-- Collected material --
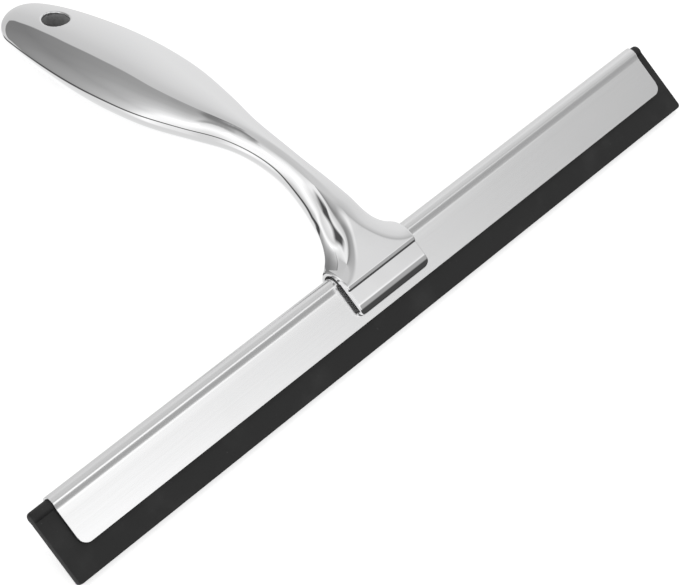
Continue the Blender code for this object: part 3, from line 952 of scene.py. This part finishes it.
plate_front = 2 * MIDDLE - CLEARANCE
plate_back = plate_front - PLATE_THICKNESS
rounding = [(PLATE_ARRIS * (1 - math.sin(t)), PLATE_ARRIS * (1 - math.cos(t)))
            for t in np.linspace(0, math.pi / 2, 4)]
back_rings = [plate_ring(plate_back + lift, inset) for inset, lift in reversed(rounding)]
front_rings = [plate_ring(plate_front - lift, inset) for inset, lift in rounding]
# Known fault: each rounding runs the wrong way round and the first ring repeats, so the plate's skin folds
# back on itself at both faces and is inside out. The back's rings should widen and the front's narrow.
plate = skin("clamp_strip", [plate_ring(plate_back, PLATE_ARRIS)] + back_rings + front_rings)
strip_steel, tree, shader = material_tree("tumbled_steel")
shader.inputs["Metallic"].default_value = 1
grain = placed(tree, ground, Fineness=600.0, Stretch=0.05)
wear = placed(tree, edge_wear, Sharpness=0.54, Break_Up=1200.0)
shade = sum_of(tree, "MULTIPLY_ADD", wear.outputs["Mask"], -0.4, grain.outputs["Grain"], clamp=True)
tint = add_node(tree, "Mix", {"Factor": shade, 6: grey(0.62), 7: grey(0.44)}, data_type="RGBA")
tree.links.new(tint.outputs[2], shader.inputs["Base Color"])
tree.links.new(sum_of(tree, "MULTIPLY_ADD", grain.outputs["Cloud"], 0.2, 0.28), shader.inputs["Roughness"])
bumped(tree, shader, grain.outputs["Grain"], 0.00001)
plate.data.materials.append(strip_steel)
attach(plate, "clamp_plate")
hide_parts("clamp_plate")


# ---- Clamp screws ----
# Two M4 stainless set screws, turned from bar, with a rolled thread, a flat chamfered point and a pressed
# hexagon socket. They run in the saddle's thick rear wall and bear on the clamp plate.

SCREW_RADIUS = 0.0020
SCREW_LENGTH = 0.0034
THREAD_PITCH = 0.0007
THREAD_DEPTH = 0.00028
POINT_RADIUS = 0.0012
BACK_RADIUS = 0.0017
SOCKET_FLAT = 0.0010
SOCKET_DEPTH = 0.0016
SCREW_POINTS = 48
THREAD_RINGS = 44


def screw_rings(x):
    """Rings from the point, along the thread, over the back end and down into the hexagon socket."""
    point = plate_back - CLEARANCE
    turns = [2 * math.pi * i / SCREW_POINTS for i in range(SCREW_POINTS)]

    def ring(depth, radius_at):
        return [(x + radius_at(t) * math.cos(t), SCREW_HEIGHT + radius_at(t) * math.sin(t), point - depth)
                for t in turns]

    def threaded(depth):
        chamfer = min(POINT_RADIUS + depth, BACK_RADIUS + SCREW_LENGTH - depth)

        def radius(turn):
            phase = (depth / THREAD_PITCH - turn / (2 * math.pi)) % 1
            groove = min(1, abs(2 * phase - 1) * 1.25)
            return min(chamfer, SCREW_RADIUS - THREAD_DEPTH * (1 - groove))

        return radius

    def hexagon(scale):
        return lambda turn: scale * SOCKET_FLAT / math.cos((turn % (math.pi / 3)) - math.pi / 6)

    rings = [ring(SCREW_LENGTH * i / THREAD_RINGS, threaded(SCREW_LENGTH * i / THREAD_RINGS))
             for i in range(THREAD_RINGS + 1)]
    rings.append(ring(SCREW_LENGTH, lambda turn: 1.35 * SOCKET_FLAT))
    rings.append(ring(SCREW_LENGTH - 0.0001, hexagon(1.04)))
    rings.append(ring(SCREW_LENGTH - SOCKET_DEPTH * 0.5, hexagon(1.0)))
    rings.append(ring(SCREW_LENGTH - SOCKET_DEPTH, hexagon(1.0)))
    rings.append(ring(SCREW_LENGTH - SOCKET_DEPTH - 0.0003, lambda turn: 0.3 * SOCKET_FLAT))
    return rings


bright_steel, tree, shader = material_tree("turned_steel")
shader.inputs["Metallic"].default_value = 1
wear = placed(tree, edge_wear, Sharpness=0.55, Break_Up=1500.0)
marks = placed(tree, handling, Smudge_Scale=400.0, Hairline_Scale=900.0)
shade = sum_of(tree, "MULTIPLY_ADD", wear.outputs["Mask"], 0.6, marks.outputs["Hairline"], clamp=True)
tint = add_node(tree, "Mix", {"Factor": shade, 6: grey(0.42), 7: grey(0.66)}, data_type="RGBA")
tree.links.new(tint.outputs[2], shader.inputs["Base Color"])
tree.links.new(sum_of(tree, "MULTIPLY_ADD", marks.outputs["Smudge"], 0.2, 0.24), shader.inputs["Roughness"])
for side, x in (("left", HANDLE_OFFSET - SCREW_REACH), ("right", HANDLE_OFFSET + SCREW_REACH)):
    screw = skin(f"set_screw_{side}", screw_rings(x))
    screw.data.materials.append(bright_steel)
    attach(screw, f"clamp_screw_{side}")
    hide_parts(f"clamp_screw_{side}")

-- What to do --
Can you give every line above again, exactly as written?

-- Exercise answer --
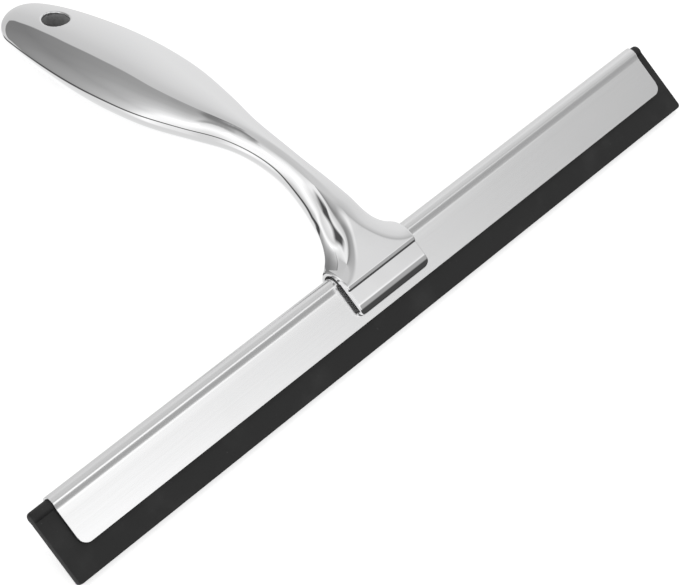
Continue the Blender code for this object: part 3, from line 952 of scene.py. This part finishes it.
plate_front = 2 * MIDDLE - CLEARANCE
plate_back = plate_front - PLATE_THICKNESS
rounding = [(PLATE_ARRIS * (1 - math.sin(t)), PLATE_ARRIS * (1 - math.cos(t)))
            for t in np.linspace(0, math.pi / 2, 4)]
back_rings = [plate_ring(plate_back + lift, inset) for inset, lift in reversed(rounding)]
front_rings = [plate_ring(plate_front - lift, inset) for inset, lift in rounding]
# Known fault: each rounding runs the wrong way round and the first ring repeats, so the plate's skin folds
# back on itself at both faces and is inside out. The back's rings should widen and the front's narrow.
plate = skin("clamp_strip", [plate_ring(plate_back, PLATE_ARRIS)] + back_rings + front_rings)
strip_steel, tree, shader = material_tree("tumbled_steel")
shader.inputs["Metallic"].default_value = 1
grain = placed(tree, ground, Fineness=600.0, Stretch=0.05)
wear = placed(tree, edge_wear, Sharpness=0.54, Break_Up=1200.0)
shade = sum_of(tree, "MULTIPLY_ADD", wear.outputs["Mask"], -0.4, grain.outputs["Grain"], clamp=True)
tint = add_node(tree, "Mix", {"Factor": shade, 6: grey(0.62), 7: grey(0.44)}, data_type="RGBA")
tree.links.new(tint.outputs[2], shader.inputs["Base Color"])
tree.links.new(sum_of(tree, "MULTIPLY_ADD", grain.outputs["Cloud"], 0.2, 0.28), shader.inputs["Roughness"])
bumped(tree, shader, grain.outputs["Grain"], 0.00001)
plate.data.materials.append(strip_steel)
attach(plate, "clamp_plate")
hide_parts("clamp_plate")


# ---- Clamp screws ----
# Two M4 stainless set screws, turned from bar, with a rolled thread, a flat chamfered point and a pressed
# hexagon socket. They run in the saddle's thick rear wall and bear on the clamp plate.

SCREW_RADIUS = 0.0020
SCREW_LENGTH = 0.0034
THREAD_PITCH = 0.0007
THREAD_DEPTH = 0.00028
POINT_RADIUS = 0.0012
BACK_RADIUS = 0.0017
SOCKET_FLAT = 0.0010
SOCKET_DEPTH = 0.0016
SCREW_POINTS = 48
THREAD_RINGS = 44


def screw_rings(x):
    """Rings from the point, along the thread, over the back end and down into the hexagon socket."""
    point = plate_back - CLEARANCE
    turns = [2 * math.pi * i / SCREW_POINTS for i in range(SCREW_POINTS)]

    def ring(depth, radius_at):
        return [(x + radius_at(t) * math.cos(t), SCREW_HEIGHT + radius_at(t) * math.sin(t), point - depth)
                for t in turns]

    def threaded(depth):
        chamfer = min(POINT_RADIUS + depth, BACK_RADIUS + SCREW_LENGTH - depth)

        def radius(turn):
            phase = (depth / THREAD_PITCH - turn / (2 * math.pi)) % 1
            groove = min(1, abs(2 * phase - 1) * 1.25)
            return min(chamfer, SCREW_RADIUS - THREAD_DEPTH * (1 - groove))

        return radius

    def hexagon(scale):
        return lambda turn: scale * SOCKET_FLAT / math.cos((turn % (math.pi / 3)) - math.pi / 6)

    rings = [ring(SCREW_LENGTH * i / THREAD_RINGS, threaded(SCREW_LENGTH * i / THREAD_RINGS))
             for i in range(THREAD_RINGS + 1)]
    rings.append(ring(SCREW_LENGTH, lambda turn: 1.35 * SOCKET_FLAT))
    rings.append(ring(SCREW_LENGTH - 0.0001, hexagon(1.04)))
    rings.append(ring(SCREW_LENGTH - SOCKET_DEPTH * 0.5, hexagon(1.0)))
    rings.append(ring(SCREW_LENGTH - SOCKET_DEPTH, hexagon(1.0)))
    rings.append(ring(SCREW_LENGTH - SOCKET_DEPTH - 0.0003, lambda turn: 0.3 * SOCKET_FLAT))
    return rings


bright_steel, tree, shader = material_tree("turned_steel")
shader.inputs["Metallic"].default_value = 1
wear = placed(tree, edge_wear, Sharpness=0.55, Break_Up=1500.0)
marks = placed(tree, handling, Smudge_Scale=400.0, Hairline_Scale=900.0)
shade = sum_of(tree, "MULTIPLY_ADD", wear.outputs["Mask"], 0.6, marks.outputs["Hairline"], clamp=True)
tint = add_node(tree, "Mix", {"Factor": shade, 6: grey(0.42), 7: grey(0.66)}, data_type="RGBA")
tree.links.new(tint.outputs[2], shader.inputs["Base Color"])
tree.links.new(sum_of(tree, "MULTIPLY_ADD", marks.outputs["Smudge"], 0.2, 0.24), shader.inputs["Roughness"])
for side, x in (("left", HANDLE_OFFSET - SCREW_REACH), ("right", HANDLE_OFFSET + SCREW_REACH)):
    screw = skin(f"set_screw_{side}", screw_rings(x))
    screw.data.materials.append(bright_steel)
    attach(screw, f"clamp_screw_{side}")
    hide_parts(f"clamp_screw_{side}")